As much as we love to draw parallels in the world, let's have a bit of calm in the wake of the 52-48 Brexit decision in the referendum for the United Kingdom to leave the European Union.
The United States wonders if there is a parallel with Donald Trump as the presumptive GOP nominee. Andrew Coyne weighed in on a parallel with Brexit and Quebec, as almost anyone who would paying attention knew that column was coming.
On this Bonne Fête nationale in Quebec, waking up to this news is quite tempting. The circumstances in the UK decision don't resemble Quebec's concerns.
If you desperately need a parallel to tease your political palette, Scotland's overwhelming decision could definitely spark another referendum vote to leave the UK and be in the EU like their Irish cousins, once removed. Scotland First Minister Nicola Sturgeon says a second independence referendum is highly likely and "is on the table." Northern Ireland could also follow.
If you have to choose a North America parallel to get you through this UK decision, sadly, the U.S. example is a closer parallel. The vote to leave the European Union was a hearty combination of a few factors:
- Dislike of David Cameron. You could have had two votes on Thursday: one to leave the EU, one to ask "Can we stay in the EU if Cameron offers to leave." Many voted to leave because of Cameron. The prime minister says he will step down this fall.
- Trade rules. EU myths are rather funny, but unlike Quebec language police myths, the EU ones aren't true. But when polls suggest that less-educated people wanted to leave the EU, facts aren't always the deciding factor. Besides, the EU factors that are true have little to no impact on the lives of regular folks in England, Wales, Scotland, and Northern Ireland.
- Immigration. This was a concern for the pro-leave side, but the UK won't be able to make as dramatic an adjustment in immigration. And with a drop in the UK economy as a result of leaving the EU, the concern over jobs switches from immigration fears to a worse economy. You are seeing short-term drops in economic factors now, but the numbers will be even worse when the UK actually leaves in about 24 months.

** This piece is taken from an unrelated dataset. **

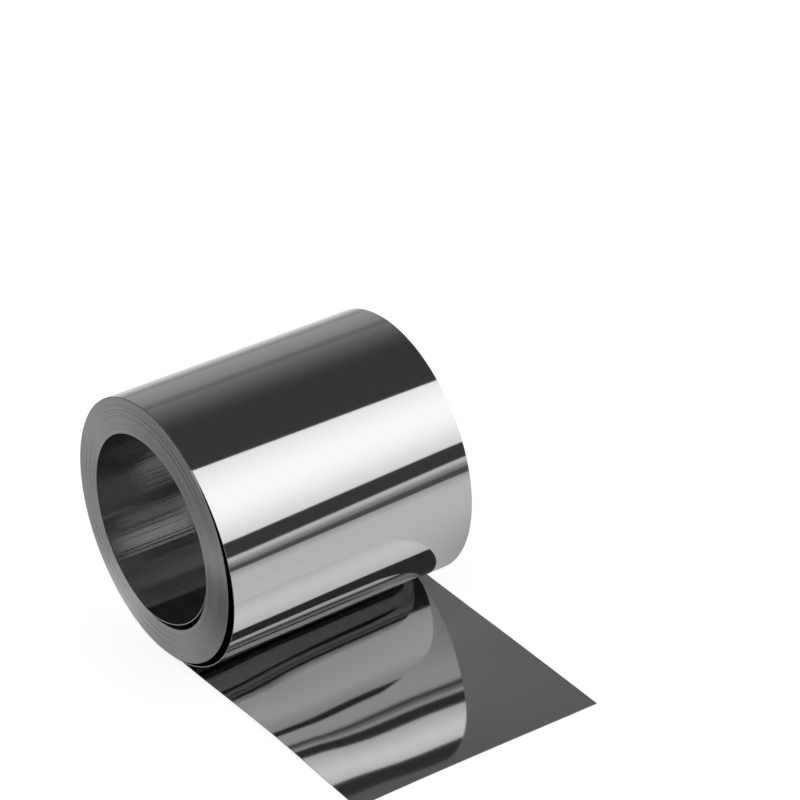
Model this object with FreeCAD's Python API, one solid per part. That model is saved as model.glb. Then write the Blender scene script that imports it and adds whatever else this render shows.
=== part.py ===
"""Roll of thin stainless steel strip lying on its side, with a loose outer turn and a flat free end."""

import math
import os

import FreeCAD
import Part

# Everything is in millimetres. The origin is on the bore's axis, half way along it.
# +Y runs along the bore, away from the side that is seen best. +X is the way the free end runs. +Z is up.

# Strip
STRIP_WIDTH = 100.0
STRIP_THICKNESS = 0.30

# Roll
BORE_DIAMETER = 72.0
TURNS = 43
END_DISH = 0.9  # how far the innermost turns stand out at the near end, and in at the far end

# The turns show on both ends as rings, a few turns to a ring, that stand unevenly.
RINGS = 8
RING_UNEVENNESS = 0.24

# The outermost turn's near edge lies this far behind the near end of the tight turns.
OUTER_TURN_STEP = 0.30

# Free end, which lies flat on the ground
TAIL_LENGTH = 115.0  # from under the axis to the cut end
TAIL_TURN = 3.0  # degrees, seen from above, away from the near end
TAIL_SETBACK = 1.7  # how far the tail's near edge lies behind the roll's near end, under the axis

# Loose outer turn: its gap at each end of the roll, between two places round it, in degrees up from +X.
# The strip leads off at an angle, so this turn is a cone and its gap closes towards the far end.
SLACK_NEAR = 3.2
SLACK_FAR = 0.1
SLACK_FROM = 60.0
SLACK_TO = -86.0

# The loose turn tucks down onto the tail over this many degrees, and is followed as far as this.
TUCK = 24.0
TUCKED_IN = -86.0

# Steps that the loose part is drawn in
LOOSE_STEPS = 12

BORE_RADIUS = BORE_DIAMETER / 2
OUTER_RADIUS = BORE_RADIUS + TURNS * STRIP_THICKNESS
NEAR_END = -STRIP_WIDTH / 2
GROUND = -OUTER_RADIUS

# The outermost turn is sunk by half its thickness into the turns that carry it.
CORE_RADIUS = OUTER_RADIUS - STRIP_THICKNESS / 2


def ring_edges():
    """Radii of the rings on the ends, from the bore out, each a whole number of turns."""
    edges = [BORE_RADIUS + round(TURNS * ring / RINGS) * STRIP_THICKNESS for ring in range(RINGS)]
    return edges + [CORE_RADIUS]


def ring_offset(ring):
    """How far a ring stands from the flat end, towards -Y where it is negative."""
    dish = -END_DISH * (1 - ring / (RINGS - 1))
    uneven = RING_UNEVENNESS * math.sin(2.4 * ring) * math.sin(math.pi * ring / (RINGS - 1))
    return dish + uneven


def wound_turns():
    """The tight turns and their bore: one stepped profile turned about the bore's axis."""
    edges = ring_edges()
    near = []
    far = []
    for ring in range(RINGS):
        y = NEAR_END + ring_offset(ring)
        for radius in (edges[ring], edges[ring + 1]):
            near.append(FreeCAD.Vector(radius, y, 0))
            far.append(FreeCAD.Vector(radius, y + STRIP_WIDTH, 0))
    outline = near + far[::-1]
    face = Part.Face(Part.makePolygon(outline + outline[:1]))
    return upright(face.revolve(FreeCAD.Vector(0, 0, 0), FreeCAD.Vector(0, 1, 0), 360))


def slack_share(angle):
    """Share of the widest gap under the loose turn, at an angle in degrees up from +X."""
    if not SLACK_TO < angle < SLACK_FROM:
        return 0.0
    along = (SLACK_FROM - angle) / (SLACK_FROM - SLACK_TO)
    return math.sin(math.pi * along) ** 2


def on_roll(radius, angle, y):
    """The point at this radius from the bore's axis, at an angle in degrees up from +X."""
    return FreeCAD.Vector(radius * math.cos(math.radians(angle)), y, radius * math.sin(math.radians(angle)))


def tight_edge(radius, y):
    """Arc of the part wound tight, from under the axis, up the back and over the top."""
    middle = (270.0 + SLACK_FROM) / 2
    places = [on_roll(radius, angle, y) for angle in (270.0, middle, SLACK_FROM)]
    return Part.Arc(*places).toShape()


def loose_edge(radius, gap, y):
    """Smooth curve of the loose part down the front, from the tight part until it is tucked in."""
    places = []
    for step in range(LOOSE_STEPS + 1):
        angle = SLACK_FROM + (TUCKED_IN - SLACK_FROM) * step / LOOSE_STEPS
        tuck = max(0.0, (TUCK - 90.0 - angle) / TUCK)
        sunk = 0.4 * STRIP_THICKNESS * tuck**2
        places.append(on_roll(radius - sunk + gap * slack_share(angle), angle, y))
    curve = Part.BSplineCurve()
    curve.interpolate(places)
    return curve.toShape()


def turn_profile(gap, y):
    """Outline of the outermost turn at one end of the roll, with the widest gap under it there."""
    inner = OUTER_RADIUS - STRIP_THICKNESS
    outside = [tight_edge(OUTER_RADIUS, y), loose_edge(OUTER_RADIUS, gap, y)]
    inside = [tight_edge(inner, y), loose_edge(inner, gap, y)]
    start = Part.makeLine(outside[0].Vertexes[0].Point, inside[0].Vertexes[0].Point)
    end = Part.makeLine(outside[1].Vertexes[-1].Point, inside[1].Vertexes[-1].Point)
    return Part.Wire([start] + outside + [end] + inside[::-1])


def tail_lead():
    """What the tail's slanting near edge takes off the outermost turn, from under the axis up the back."""
    lead = TAIL_SETBACK - OUTER_TURN_STEP
    run = lead / math.tan(math.radians(TAIL_TURN))
    edge = NEAR_END + TAIL_SETBACK
    below = GROUND - STRIP_THICKNESS
    corners = [
        FreeCAD.Vector(0, edge, below),
        FreeCAD.Vector(-run, edge - lead, below),
        FreeCAD.Vector(-run, edge - 2 * lead, below),
        FreeCAD.Vector(0, edge - 2 * lead, below),
    ]
    plan = Part.Face(Part.makePolygon(corners + corners[:1]))
    return plan.extrude(FreeCAD.Vector(0, 0, OUTER_RADIUS / 2))


def outer_turn():
    """The outermost turn: tight up the back and over the top, loose down the front, and under again."""
    near = turn_profile(SLACK_NEAR, NEAR_END + OUTER_TURN_STEP)
    far = turn_profile(SLACK_FAR, NEAR_END + OUTER_TURN_STEP + STRIP_WIDTH)
    return upright(Part.makeLoft([near, far], True, True)).cut(tail_lead())


def upright(solid):
    """The same solid with its faces looking outwards."""
    if solid.Volume < 0:
        solid.reverse()
    return solid


def tail():
    """The flat free end: a sheet on the ground, square cut, turned a little away from the near end."""
    drift = TAIL_LENGTH * math.tan(math.radians(TAIL_TURN))
    near = NEAR_END + TAIL_SETBACK
    corners = [
        FreeCAD.Vector(0, near, GROUND),
        FreeCAD.Vector(TAIL_LENGTH, near + drift, GROUND),
        FreeCAD.Vector(TAIL_LENGTH, near + drift + STRIP_WIDTH, GROUND),
        FreeCAD.Vector(0, near + STRIP_WIDTH, GROUND),
    ]
    sheet = Part.Face(Part.makePolygon(corners + corners[:1]))
    return sheet.extrude(FreeCAD.Vector(0, 0, STRIP_THICKNESS))


def strip_roll():
    """The whole strip, one piece of steel."""
    return wound_turns().fuse([outer_turn(), tail()])


def save(shape, name):
    """Write one solid as a STEP file."""
    os.makedirs("parts", exist_ok=True)
    shape.exportStep("parts/" + name + ".step")


roll = strip_roll()
print("solids", len(roll.Solids), "valid", roll.isValid(), "volume", round(roll.Volume))
save(roll.Solids[0], "strip_roll")
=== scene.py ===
import math
from functools import partial

import bpy
import numpy as np
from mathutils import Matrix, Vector


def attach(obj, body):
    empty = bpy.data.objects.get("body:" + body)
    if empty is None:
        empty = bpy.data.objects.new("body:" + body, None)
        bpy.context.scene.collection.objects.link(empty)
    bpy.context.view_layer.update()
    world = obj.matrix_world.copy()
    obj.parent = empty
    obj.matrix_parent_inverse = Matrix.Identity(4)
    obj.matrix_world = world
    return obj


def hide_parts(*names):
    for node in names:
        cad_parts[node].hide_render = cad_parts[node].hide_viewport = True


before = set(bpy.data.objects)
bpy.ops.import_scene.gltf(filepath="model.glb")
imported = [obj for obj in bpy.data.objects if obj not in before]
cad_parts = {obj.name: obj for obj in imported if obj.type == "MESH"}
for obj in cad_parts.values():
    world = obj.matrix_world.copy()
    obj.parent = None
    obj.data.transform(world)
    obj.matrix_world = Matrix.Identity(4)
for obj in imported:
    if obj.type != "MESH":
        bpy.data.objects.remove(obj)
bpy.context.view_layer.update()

# Sizes of the roll, in metres. The origin is on the bore's axis, half way along it.
WIDTH = 0.1
THICKNESS = 0.0003
BORE = 0.036
TURNS = 43
RADIUS = BORE + TURNS * THICKNESS
NEAR = -WIDTH / 2

# The innermost turns stand out this far at the near end, and in at the far end.
DISH = 0.0009

# How unevenly the edges of the tight turns stand and lean
UNEVENNESS = 0.00004
LEANING = 0.12

# Edge of one tight turn: places outwards from its inside face, and how far back each of them is rounded
TURN_EDGE = (
    (0.0, 0.0001),
    (0.00002, 0.00004),
    (0.00006, 0.000008),
    (0.00024, 0.000008),
    (0.00028, 0.00004),
)

# How far back the tight turns are rounded at the bore's rim and at their outside rim,
# and how far the outside rim lies under the outermost turn
BORE_RIM = 0.00003
OUTER_RIM = 0.00004
OUTER_RIM_DEPTH = 0.00001

# Slit edges of the loose strip: rounded back this far, over this share of the thickness at each face
SLIT_ROUNDING = 0.00003
SLIT_CORNER = 0.15

# Free end, which runs along the ground and turns a little away from the near end
TAIL_LENGTH = 0.115
TAIL_SETBACK = 0.0012
TAIL_SLOPE = math.tan(math.radians(3.0))

# Outermost turn: how far its near edge lies behind the near end, and how many degrees it goes round
OUTER_TURN_STEP = 0.0003
OUTER_TURN_ROUND = 358.0

# It is loose down the front: its gap at the near end and at the far end, and where the gap starts and ends.
# Angles are in degrees up from +X.
SLACK_NEAR = 0.0032
SLACK_FAR = 0.0005
SLACK_FROM = 60.0
SLACK_TO = -86.0

# It tucks in over its last degrees, by this share of its thickness.
TUCK = 24.0
TUCKED_SHARE = 0.9

# Loose part of the innermost turn: how far it stands off, where it starts and ends,
# and the share of its thickness that its ends are sunk by
INNER_LIFT = 0.00215
INNER_FROM = -5.0
INNER_TO = -100.0
INNER_SUNK = 0.6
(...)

- Independence. The United Kingdom had more control of its destiny, even with the European Union, before the vote. Selling the idea of independence is a easy rallying cry, especially to those who don't get the subtlety of the UK-EU relationship. Those in the United States might laugh at the idea of British independence, even if that laughter is almost 250 years old.
Quebec's take on immigration has traditionally been not about people as people who can speak French. However, we did see concerns over the niqab during the 2015 federal election with reaction from some Quebecers over the Muslim head coverings seen as "oppressive." The fact that then Quebec Premier Pauline Marois of the Parti Quebecois defended the Quebec Soccer Federation’s ban on turbans fueled the fire within the debate.
An independent Quebec could severely limit immigration based on those fears, but with a declining birth rate in Quebec, especially from those who have been in the province for multiple generations, the province would pay a price economically with such a policy.
The irrationality of having similar trade rules that we've seen in the pro-Brexit vote is even more irrational in Quebec. The UK has more economic pull with the EU; like with immigration, Quebec doesn't have enough pull from a trade standpoint to write its own magical rules.
Independence for Quebec is definitely a selling point in a future referendum in La Belle Province. The English Channel symbolically made a UK departure easier. The borders with Ontario, Labrador, 4 U.S. states, and New Brunswick makes the scenario in Quebec much more difficult.
"Suppose this analysis is wrong, and the U.K. were able to negotiate a free trade deal with the EU, in good time and on good terms. Then federalists here would have lost one of their best arguments, and all of the explanations about how the two situations were different would go unheard."
Coyne's major point is that if the UK can negotiate good terms on trade, that could inspire Quebec to do the same with another referendum. The pro-Brexit argument was that trade would be similar. The two factors that would change that perspective is that a) the EU will take a pound or two of flesh as a result of leaving the EU; and b) Quebec isn't in a strong position to negotiate on trade.
"As with a Quebec secession bid, no one can predict what would follow with any confidence. Which is what makes Brexit so potentially dangerous."
On that point, I can agree with Coyne. But Quebec has enough reasons to contemplate that someday, but have nothing to do with what is happening in the United Kingdom and the European Union.
The smaller, but not less important stories, are the ones to watch. Ireland will benefit greatly in the UK-EU split. There will be concerns over trade and border control with Ireland and the UK. Spain wants joint control over Gibraltar. The small island, under UK control, will see the most dramatic changes given how fluid the Gibraltar economy is with Spain.
Ontario could gain even more dramatically if Quebec were to leave from a financial standpoint than Ireland will get from the UK-EU split.
Canada will still trade with the UK, but the trade deals will suffer as will UK trade with the EU. That hurts the UK more, but Canada will likely shift some of the trade to the EU, a parallel concern for Quebec in a trade world. Canada minus Quebec are more likely to bring in maple syrup from Vermont rather than Quebec. Whatever parallel you might want out of this decision, maple syrup is a significant currency that Quebec should consider in a future referendum.